How Seller Can Avoid Being Caught Between Two Buyers

By Ronald R. Rossi and Laurel M. Champion

Early Sound Legal Advice is a Must

You put your house on the market and are besieged with multiple offers. You accept the highest bid. The buyer, a reformed gambler, seems to be playing rather fast and loose, but you assume he will come through when escrow is scheduled to close. Unfortunately, the closing date of June 1 arrives, and the buyer does not comply.

On June 2, your real estate broker brings in a new buyer, with an offer of $50,000 more. This buyer has been pre-qualified and pre-approved and can close in two weeks.

Buyer No. 1, meanwhile, cannot be found and is unresponsive. Should you accept the second offer?

Frequent Occurrence

It should be noted that one of the worst situations any seller can get into is selling the same property to two buyers. Yes, you say, but escrow was to close June 1, and buyer No. 1 never performed - he never signed escrow papers, never put money in escrow, never offered to close the deal. He is "out of contract."

Why can't you, the seller, accept the second offer?

This scenario occurs frequently in a hot real estate market. Let's assume you accept the second offer on June 3, and on June 4 buyer No. 1 returns from Las Vegas. He hit it big and is ready to close the deal. He signs escrow instructions, places all of the money into escrow and says, through his attorney, "You never offered to perform. You never signed escrow instructions. You never put a deed into escrow. Let's go." You tell buyer No. 2, who says, "No way! You accepted a contract with me, and I am ready to close, too."

Resolution Required

Both buyers sue for the property and record a lis pendens. Now you can't sell to either of them (or anyone else) until both cases are resolved.

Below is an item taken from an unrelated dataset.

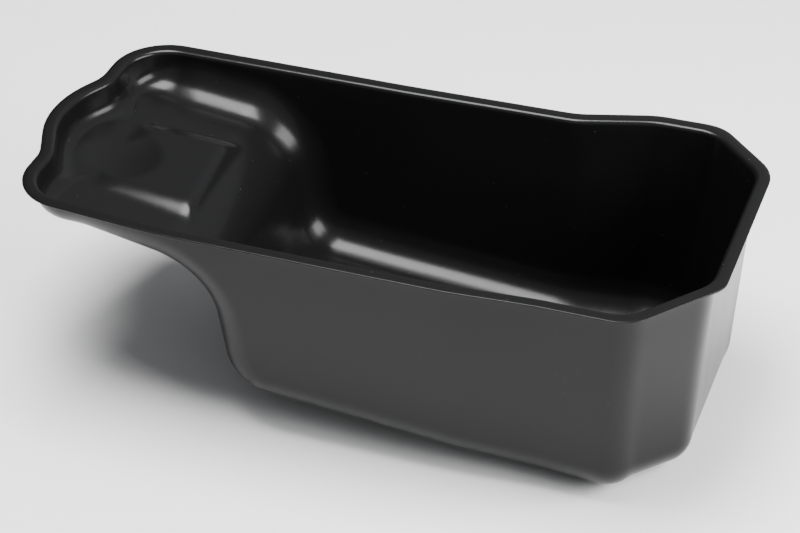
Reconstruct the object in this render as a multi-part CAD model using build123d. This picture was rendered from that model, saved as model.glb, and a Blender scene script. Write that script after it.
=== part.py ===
from build123d import *
import math
import os

# Engine oil sump: one deep-drawn sheet with a shallow shelf and a deep well, and its drain plug.
# Millimetres. The flange's top face is Z = 0, +X runs from the shallow end to the deep end, and
# Y = 0 is the middle of the flange's width. The outline is written from the flange's end; the
# exported parts are moved so that X = 0 is the middle of the flange's flat at the shallow end.

# ---------------------------------------------------------------- driving dimensions
origin_x = 3.2
sheet = 1.5
flange_inset = 10.5
bend_radius = 3.5
wall_overrun = 6.0
wall_depth = 185.0
side_draft = 2.0
end_draft = 3.5

# Flange outline, corner by corner: x, y, edge radius, wall radius, draft of the wall that follows.
# A negative radius is a corner that bulges inwards.
outline = [
    (16.5, -119.6, 42.0, 32.0, side_draft),
    (140.0, -131.4, 500.0, 500.0, side_draft),
    (343.0, -131.6, 300.0, 300.0, side_draft),
    (405.0, -127.2, -300.0, -300.0, side_draft),
    (471.0, -127.2, 30.0, 28.0, end_draft),
    (520.0, -65.8, 20.0, 28.0, end_draft),
    (520.0, 83.4, 35.0, 28.0, end_draft),
    (472.6, 131.8, 28.0, 28.0, side_draft),
    (423.0, 131.8, 60.0, 60.0, side_draft),
    (367.0, 114.6, -60.0, -60.0, side_draft),
    (240.0, 112.0, -800.0, -800.0, side_draft),
    (14.5, 112.2, 42.0, 32.0, side_draft),
    (14.5, 48.0, -30.0, -40.0, side_draft),
    (-8.6, -0.5, 88.0, 77.0, side_draft),
    (16.5, -62.5, -30.0, -40.0, side_draft),
]

# Lengthwise section of the inside: shelf, rounded crest, steep step, rounded foot, sloping floor.
shelf_at_zero = -20.9
shelf_fall = -0.1187
crest_x = 154.0
crest_radius = 50.0
foot_x = 168.9
foot_z = -137.9
foot_radius = 37.0
floor_fall = -0.0916
step_slant = -4.0
floor_fillet = 26.0

# Pressings on the shelf: a raised platform and a shallow round dish.
platform_at_zero = -22.0
platform_fall = -0.062
platform_x = (46.0, 124.0)
platform_y = (-46.0, 33.0)
platform_tilt_x = (40.0, 48.0)
platform_tilt_y = (28.0, 30.0)
platform_corner = 10.0
platform_blend = 5.0
platform_root = 6.0
dish_centre = (48.0, -12.0)
dish_ball_radius = 166.0
dish_depth = 0.3
dish_column = (60.0, -12.0, 32.0)

# Drain: a boss welded into the floor, a low plug with a hexagon socket, and a sealing washer.
drain_x = 415.0
drain_y = 2.0
boss_radius = 18.0
boss_height = 12.0
boss_bevel = 1.0
boss_hole_radius = 15.5
boss_spigot_radius = 15.45
boss_proud = 1.0
thread_radius = 11.0
thread_clearance = 0.05
plug_shank_length = 14.0
plug_lead = 1.0
plug_collar_radius = 15.0
plug_collar_height = 4.5
plug_bevel = 0.8
plug_socket_across = 12.0
plug_socket_depth = 9.0
washer_radius = 13.5
washer_hole_radius = 11.15
washer_thickness = 1.5
edge_break = 0.5

reach = 500.0


# ---------------------------------------------------------------- plan outline
def line_crossing(p, u, q, v):
    """Point where the line through p along u meets the line through q along v."""
    cross = u[0] * v[1] - u[1] * v[0]
    t = ((q[0] - p[0]) * v[1] - (q[1] - p[1]) * v[0]) / cross
    return (p[0] + u[0] * t, p[1] + u[1] * t)


def direction(p, q):
    length = math.hypot(q[0] - p[0], q[1] - p[1])
    return ((q[0] - p[0]) / length, (q[1] - p[1]) / length)


def inset_corners(insets):
    """Corners of the outline with each side moved inwards by its own inset."""
    points = [corner[:2] for corner in outline]
    sides = []
    for start, end, inset in zip(points, points[1:] + points[:1], insets):
        u = direction(start, end)
        sides.append(((start[0] - u[1] * inset, start[1] + u[0] * inset), u))
    return [line_crossing(*sides[i - 1], *sides[i]) for i in range(len(sides))]


def rounded_wire(points, radii, z):
    """Closed wire of straight sides and tangent arcs."""
    arcs = []
    for i, (point, radius) in enumerate(zip(points, radii)):
        back = direction(point, points[i - 1])
        ahead = direction(point, points[(i + 1) % len(points)])
        half = math.acos(back[0] * ahead[0] + back[1] * ahead[1]) / 2
        trim = radius / math.tan(half)
        inwards = radius / math.sin(half) - radius
        bisector = direction((0, 0), (back[0] + ahead[0], back[1] + ahead[1]))
        arcs.append(
            [
                Vector(point[0] + u[0] * length, point[1] + u[1] * length, z)
                for u, length in ((back, trim), (bisector, inwards), (ahead, trim))
            ]
        )
    edges = []
    for arc, following in zip(arcs, arcs[1:] + arcs[:1]):
        edges.append(Edge.make_three_point_arc(*arc))
        edges.append(Edge.make_line(arc[2], following[0]))
    return Wire(edges)


def flange_wire():
    insets = [0.0] * len(outline)
    return rounded_wire(inset_corners(insets), [abs(corner[2]) for corner in outline], 0.0)


def wall_wire(depth, grow):
    """Outline of the drafted wall at a depth; grow is 0 on the inside and the sheet on the outside."""
    insets = [flange_inset - grow + depth * math.tan(math.radians(c[4])) for c in outline]
    return rounded_wire(inset_corners(insets), [abs(c[3] + grow) for c in outline], -depth)


# ---------------------------------------------------------------- lengthwise section
def slant_x(x, y):
    """Position along the section, which is turned a little in plan about the crest."""
    slant = math.radians(step_slant)
    return crest_x + (x - crest_x) * math.cos(slant) - y * math.sin(slant)


def shelf_z(x, y=0.0):
    return shelf_at_zero + shelf_fall * slant_x(x, y)


def floor_z(x, y=0.0):
    return foot_z + floor_fall * (slant_x(x, y) - foot_x)


def platform_z(x):
    return platform_at_zero + platform_fall * x


def section_prism(grow):
    """Everything above the shelf, step and floor."""
    line = [
        (-reach, shelf_at_zero - shelf_fall * reach),
        (crest_x, shelf_at_zero + shelf_fall * crest_x),
        (foot_x, foot_z),
        (2 * reach, foot_z + floor_fall * (2 * reach - foot_x)),
    ]
    sides = []
    for start, end in zip(line, line[1:]):
        u = direction(start, end)
        sides.append(((start[0] + u[1] * grow, start[1] - u[0] * grow), u))
    crest = line_crossing(*sides[0], *sides[1])
    foot = line_crossing(*sides[1], *sides[2])
    left = line_crossing(*sides[0], (-reach, 0.0), (0.0, 1.0))
    right = line_crossing(*sides[2], (2 * reach, 0.0), (0.0, 1.0))
    corners = [left, crest, foot, right, (2 * reach, reach), (-reach, reach)]
    face = Face(Wire.make_polygon([Vector(x, -reach, z) for x, z in corners], close=True))
    for (x, z), radius in ((crest, crest_radius - grow), (foot, foot_radius + grow)):
        corner = min(face.vertices(), key=lambda v: math.hypot(v.X - x, v.Z - z))
        face = face.fillet_2d(radius, [corner])
    prism = Solid.extrude(face, Vector(0, 2 * reach, 0))
    return prism.rotate(Axis((crest_x, 0, 0), (0, 0, 1)), -step_slant)


# ---------------------------------------------------------------- pressings on the shelf
def half_space(point, normal):
    return Plane(origin=point, z_dir=normal).location * Box(
        reach, reach, reach, align=(Align.CENTER, Align.CENTER, Align.MAX)
    )


def shelf_down():
    slant = math.radians(step_slant)
    return Vector(shelf_fall * math.cos(slant), -shelf_fall * math.sin(slant), -1)


def platform_block(grow):
    """Space under the platform's plane, bounded by four sides that lean inwards."""
    middle_x = sum(platform_x) / 2
    faces = [(Vector(middle_x, 0, platform_z(middle_x)), Vector(-platform_fall, 0, 1))]
    for x, sign, tilt in zip(platform_x, (-1, 1), map(math.radians, platform_tilt_x)):
        point = Vector(x, 0, platform_z(x))
        faces.append((point, Vector(sign * math.sin(tilt), 0, math.cos(tilt))))
    for y, sign, tilt in zip(platform_y, (-1, 1), map(math.radians, platform_tilt_y)):
        point = Vector(middle_x, y, platform_z(middle_x))
        faces.append((point, Vector(0, sign * math.sin(tilt), math.cos(tilt))))
    block = None
    for point, normal in faces:
        cut = half_space(point - normal.normalized() * grow, normal)
        block = cut if block is None else block & cut
    return block.solids()[0]


def platform(grow):
    """The raised platform, as the solid that it takes out of the form."""
    block = platform_block(grow)

    def on_top(edge):
        return abs(edge.center().Z - platform_z(edge.center().X) + grow) < 0.3

    def slanting(edge):
        run = edge.tangent_at(0.5)
        return abs(run.X) > 0.1 and abs(run.Y) > 0.1

    block = block.fillet(platform_corner - grow, [e for e in block.edges() if slanting(e)])
    block = block.fillet(platform_blend - grow, [e for e in block.edges() if on_top(e)])
    middle_x = sum(platform_x) / 2
    root = Vector(middle_x, 0, shelf_z(middle_x) - platform_root - grow)
    return (block & half_space(root, shelf_down())).solids()[0]


def dish(grow):
    """The shallow round dish, as the solid that it adds to the form; it cuts the platform's end."""
    x, y = dish_centre
    up = Vector(-shelf_down().X, -shelf_down().Y, 1).normalized()
    centre = Vector(x, y, shelf_z(x, y)) + up * (dish_ball_radius - dish_depth)
    ball = Pos(*centre) * Sphere(dish_ball_radius + grow)
    column_x, column_y, column_radius = dish_column
    column = Pos(column_x, column_y, shelf_z(column_x)) * Cylinder(column_radius, 24.0)
    return (ball & column).solids()[0]


# ---------------------------------------------------------------- the pressed form
def form(grow):
    """The solid inside the sheet's inner face (grow = 0) or outer face (grow = sheet)."""
    wires = [wall_wire(-wall_overrun, grow), wall_wire(wall_depth, grow)]
    body = (Solid.make_loft(wires, ruled=True) & section_prism(grow)).solids()[0]

    def is_bottom(face):
        return face.bounding_box().max.Z < wall_overrun / 2

    def is_wall(face):
        return not is_bottom(face) and abs(face.normal_at(face.center()).Z) < 0.5

    bottom_edges = [e for f in body.faces() if is_bottom(f) for e in f.edges()]
    wall_edges = [e for f in body.faces() if is_wall(f) for e in f.edges()]
    seam = [e for e in bottom_edges if any(e.is_same(other) for other in wall_edges)]
    body = body.fillet(floor_fillet + grow, seam)

    body = (body - platform(grow)).solids()[0]
    return (body + dish(grow)).solids()[0]


# ---------------------------------------------------------------- drain
drain_face_z = floor_z(drain_x, drain_y) - sheet * math.hypot(1, floor_fall)
drain_out = Vector(
    floor_fall * math.cos(math.radians(step_slant)),
    -floor_fall * math.sin(math.radians(step_slant)),
    -1,
).normalized()
drain_plane = Plane(
    origin=(drain_x, drain_y, drain_face_z), x_dir=(0, 1, 0), z_dir=drain_out
)


def drain_cylinder(radius, low, high):
    """A cylinder on the drain's axis; heights are outwards from the sheet's outer face."""
    height = high - low
    return drain_plane.location * Pos(0, 0, low) * Cylinder(
        radius, height, align=(Align.CENTER, Align.CENTER, Align.MIN)
    )


def bevelled(solid, radius, end, size):
    """Breaks the circular edge of that radius at the inner (0) or outer (-1) end of the drain's axis."""
    rings = [e for e in solid.edges().filter_by(GeomType.CIRCLE) if abs(e.radius - radius) < 0.01]
    rings.sort(key=lambda e: (e.center() - drain_plane.origin).dot(drain_out))
    return solid.chamfer(size, None, [rings[end]])


# ---------------------------------------------------------------- pieces
def make_pan_shell():
    outside = form(sheet) & Pos(0, 0, -reach / 2) * Box(3 * reach, reach, reach)
    flange = Solid.extrude(Face(flange_wire()), Vector(0, 0, -sheet))
    shell = (outside + flange - form(0.0)).solids()[0]
    rim = flange_wire()

    def bend_loop(z):
        """The edges where the wall meets the flange's face at z."""
        level = [e for e in shell.edges() if abs(e.bounding_box().min.Z - z) < 0.001]
        level = [e for e in level if abs(e.bounding_box().max.Z - z) < 0.001]
        inner = [e for e in level if rim.distance_to(e.center()) > flange_inset / 2]
        return inner

    inner_loop, outer_loop = bend_loop(0.0), bend_loop(-sheet)
    shell = shell.fillet(bend_radius, inner_loop)
    shell = shell.fillet(bend_radius - sheet, outer_loop)
    return shell - drain_cylinder(boss_hole_radius, -3 * sheet, sheet)


def make_drain_boss():
    body = drain_cylinder(boss_radius, -sheet - boss_height, -sheet)
    body = bevelled(body, boss_radius, 0, boss_bevel)
    body += drain_cylinder(boss_spigot_radius, -sheet, boss_proud)
    body = body - drain_cylinder(thread_radius, -2 * boss_height, boss_height)
    body = bevelled(body, thread_radius, 0, edge_break)
    return bevelled(body, thread_radius, -1, edge_break)


def make_plug_washer():
    top = boss_proud + washer_thickness
    ring = drain_cylinder(washer_radius, boss_proud, top)
    return ring - drain_cylinder(washer_hole_radius, boss_proud, top)


def make_drain_plug():
    seat = boss_proud + washer_thickness
    top = seat + plug_collar_height
    shank_radius = thread_radius - thread_clearance
    shank = bevelled(
        drain_cylinder(shank_radius, seat - plug_shank_length, seat), shank_radius, 0, plug_lead
    )
    collar = bevelled(
        drain_cylinder(plug_collar_radius, seat, top), plug_collar_radius, -1, plug_bevel
    )
    hexagon = RegularPolygon(plug_socket_across / 2, 6, major_radius=False)
    socket = drain_plane.location * Pos(0, 0, top - plug_socket_depth) * extrude(
        hexagon, amount=2 * plug_socket_depth
    )
    return shank + collar - socket


parts = {
    "pan_shell": make_pan_shell(),
    "drain_boss": make_drain_boss(),
    "plug_washer": make_plug_washer(),
    "drain_plug": make_drain_plug(),
}

os.makedirs("parts", exist_ok=True)
for name, solid in parts.items():
    moved = Pos(-origin_x, 0, 0) * solid.solids()[0]
    export_step(moved, f"parts/{name}.step")
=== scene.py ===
import math

import bpy
import numpy as np
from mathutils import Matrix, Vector


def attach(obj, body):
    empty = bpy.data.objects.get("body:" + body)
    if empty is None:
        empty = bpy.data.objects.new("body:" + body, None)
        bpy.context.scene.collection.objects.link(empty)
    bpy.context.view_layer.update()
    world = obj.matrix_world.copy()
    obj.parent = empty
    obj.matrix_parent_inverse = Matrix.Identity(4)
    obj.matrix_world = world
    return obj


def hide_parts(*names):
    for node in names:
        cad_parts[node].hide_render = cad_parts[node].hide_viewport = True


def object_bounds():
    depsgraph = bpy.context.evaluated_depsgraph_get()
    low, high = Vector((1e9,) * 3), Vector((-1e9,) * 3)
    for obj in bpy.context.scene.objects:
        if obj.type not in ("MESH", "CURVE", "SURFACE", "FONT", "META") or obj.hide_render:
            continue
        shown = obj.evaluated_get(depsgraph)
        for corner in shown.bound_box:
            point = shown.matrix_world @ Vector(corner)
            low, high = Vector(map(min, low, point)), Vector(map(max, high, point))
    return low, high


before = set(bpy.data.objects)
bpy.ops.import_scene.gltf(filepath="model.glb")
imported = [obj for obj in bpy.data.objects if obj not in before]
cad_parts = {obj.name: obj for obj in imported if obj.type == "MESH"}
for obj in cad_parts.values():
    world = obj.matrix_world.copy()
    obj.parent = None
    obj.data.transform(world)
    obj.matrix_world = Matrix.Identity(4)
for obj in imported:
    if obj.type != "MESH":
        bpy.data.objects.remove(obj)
cad_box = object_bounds()

MM = 0.001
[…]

This is a dangerous hassle that could have easily been avoided. First, you should have consulted a competent real estate attorney. A competent broker also would have advised you to make sure the second contract included release language stating that it was conditioned upon and subject to getting release of the first contract within a certain number of days.

Then you should have put buyer No. 1 into default. His failure to close escrow on time does not necessarily mean that he is in default and you are free to enter into a contract with another buyer. The seller must first tender performance. In other words, you must sign escrow papers, execute a deed and offer to perform the contract and sell the property to buyer No. 1. By offering to perform at or around the closing date, the seller puts the buyer in default. Of course, many sellers do not want to do this when there is a backup offer for more money. Instead, they hope to merely eliminate the first buyer. But that buyer can file a lawsuit to try to leverage himself into some sort of monetary settlement. Whatever additional money you are being paid by buyer No. 2 may well be spent settling a dispute with buyer No. 1.

In these kinds of situations, it's imperative to work with a knowledgeable, experienced real estate broker and attorney before accepting a second purchase offer. The right professionals will help you avoid legal problems while selling your home and help make sure that you end up with the most money in your pocket.